TO DO:
In the lines below, find how many contain the word "code" and report that figure alone.

RECORD EXCERPTS:
┄┄┄┄┄┄

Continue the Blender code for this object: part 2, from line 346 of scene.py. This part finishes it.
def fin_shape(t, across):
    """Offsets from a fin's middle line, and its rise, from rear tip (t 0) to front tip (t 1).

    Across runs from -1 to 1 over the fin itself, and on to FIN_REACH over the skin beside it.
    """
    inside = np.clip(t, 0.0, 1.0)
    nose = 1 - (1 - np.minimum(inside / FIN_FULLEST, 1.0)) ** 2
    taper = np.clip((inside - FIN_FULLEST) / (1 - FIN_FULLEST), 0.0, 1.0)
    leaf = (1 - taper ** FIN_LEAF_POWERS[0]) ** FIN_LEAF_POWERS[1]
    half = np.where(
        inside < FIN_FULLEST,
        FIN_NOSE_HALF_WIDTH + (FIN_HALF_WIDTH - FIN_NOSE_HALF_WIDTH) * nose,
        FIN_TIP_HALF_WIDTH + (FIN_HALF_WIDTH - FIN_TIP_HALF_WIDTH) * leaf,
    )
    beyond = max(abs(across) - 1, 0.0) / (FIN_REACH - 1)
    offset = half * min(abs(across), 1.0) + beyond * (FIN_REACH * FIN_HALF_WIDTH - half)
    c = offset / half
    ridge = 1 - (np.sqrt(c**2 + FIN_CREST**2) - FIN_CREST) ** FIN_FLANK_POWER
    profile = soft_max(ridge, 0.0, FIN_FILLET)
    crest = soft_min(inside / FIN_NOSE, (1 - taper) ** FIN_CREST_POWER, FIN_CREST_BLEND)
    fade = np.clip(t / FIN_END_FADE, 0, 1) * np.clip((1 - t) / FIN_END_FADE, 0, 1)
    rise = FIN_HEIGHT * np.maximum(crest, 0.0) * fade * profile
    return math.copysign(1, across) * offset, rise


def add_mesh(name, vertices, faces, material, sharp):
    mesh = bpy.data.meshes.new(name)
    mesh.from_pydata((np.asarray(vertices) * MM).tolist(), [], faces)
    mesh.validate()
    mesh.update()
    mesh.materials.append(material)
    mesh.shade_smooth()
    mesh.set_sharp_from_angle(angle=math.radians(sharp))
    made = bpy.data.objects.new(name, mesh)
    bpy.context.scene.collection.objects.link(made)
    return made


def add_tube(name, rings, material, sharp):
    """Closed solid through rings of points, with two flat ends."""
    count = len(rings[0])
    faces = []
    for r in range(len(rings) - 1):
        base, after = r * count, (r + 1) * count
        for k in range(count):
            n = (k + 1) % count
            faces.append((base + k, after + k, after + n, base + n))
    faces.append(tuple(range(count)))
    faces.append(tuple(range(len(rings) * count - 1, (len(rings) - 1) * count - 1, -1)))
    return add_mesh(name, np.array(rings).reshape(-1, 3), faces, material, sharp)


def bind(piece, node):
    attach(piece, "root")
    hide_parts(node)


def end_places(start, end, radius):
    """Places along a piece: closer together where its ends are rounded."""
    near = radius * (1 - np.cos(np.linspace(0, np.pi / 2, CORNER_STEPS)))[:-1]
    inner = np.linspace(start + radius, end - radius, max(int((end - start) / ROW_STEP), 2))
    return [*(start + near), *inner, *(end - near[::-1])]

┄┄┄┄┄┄

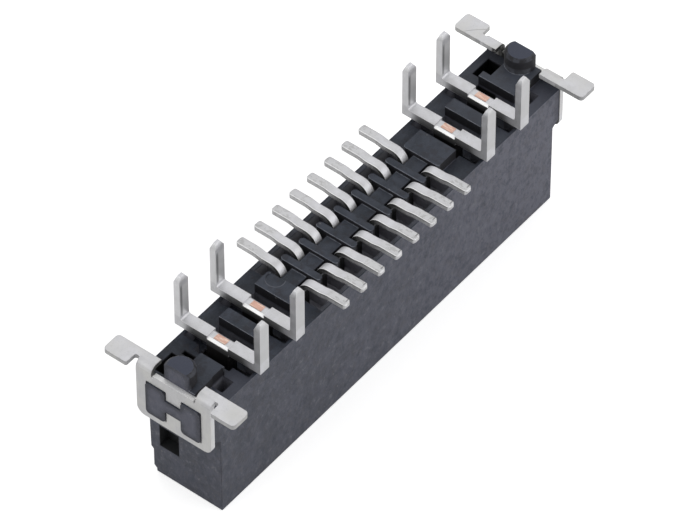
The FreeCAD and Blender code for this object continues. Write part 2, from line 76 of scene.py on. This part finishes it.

┄┄┄┄┄┄

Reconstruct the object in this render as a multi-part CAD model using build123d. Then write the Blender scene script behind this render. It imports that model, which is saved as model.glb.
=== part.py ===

┄┄┄┄┄┄

SOLUTION FOR THIS EXERCISE:
2